Real-World Performance
Environment | Method | Front | Middle-1 | Middle-2 | Back | Overall | Blocks |
---|---|---|---|---|---|---|---|
Normal | Two Phase | 2/15 | 3/15 | - | 5/15 | 10/45 | 3 |
Normal | Ours | 13/15 | 14/15 | - | 13/15 | 40/45 | 3 |
Normal | S2SS&P | 10/10 | 6/10 | 10/10 | 10/10 | 36/40 | 4 |
Normal | Ours | 9/10 | 8/10 | 9/10 | 7/10 | 31/40 | 4 |
Constrained | S2SS&P | 0/10 | 0/10 | 0/10 | 0/10 | 0/40 | 4 |
Constrained | Ours | 7/10 | 6/10 | 5/10 | 10/10 | 28/40 | 4 |
- 88.9% success rate (40/45 trials) for singulating 1 out of 3 objects.
- 77.5% success rate (31/40 trials) for singulating 1 out of 4 objects.
- Demonstrates consistent performance across different block positions (front, middle, back).
Significance and Future Directions
This work represents a significant advancement in dexterous manipulation capabilities for robots, enabling them to handle complex singulation tasks in tightly packed environments. The approach shows promising generalization and robustness, paving the way for more flexible and capable robotic manipulation systems.

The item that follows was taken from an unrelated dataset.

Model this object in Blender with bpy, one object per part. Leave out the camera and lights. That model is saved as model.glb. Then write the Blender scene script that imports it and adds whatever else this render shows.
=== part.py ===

Future work could focus on:
- Reducing the real-world engineering required for sim-to-real transfer.
- Extending the approach to handle deformable objects or fragile items.
- Incorporating more sophisticated tactile sensing for enhanced manipulation.
By addressing these challenges, the SOPE framework could lead to robots capable of performing intricate manipulation tasks in diverse real-world scenarios, from warehouse logistics to household assistance.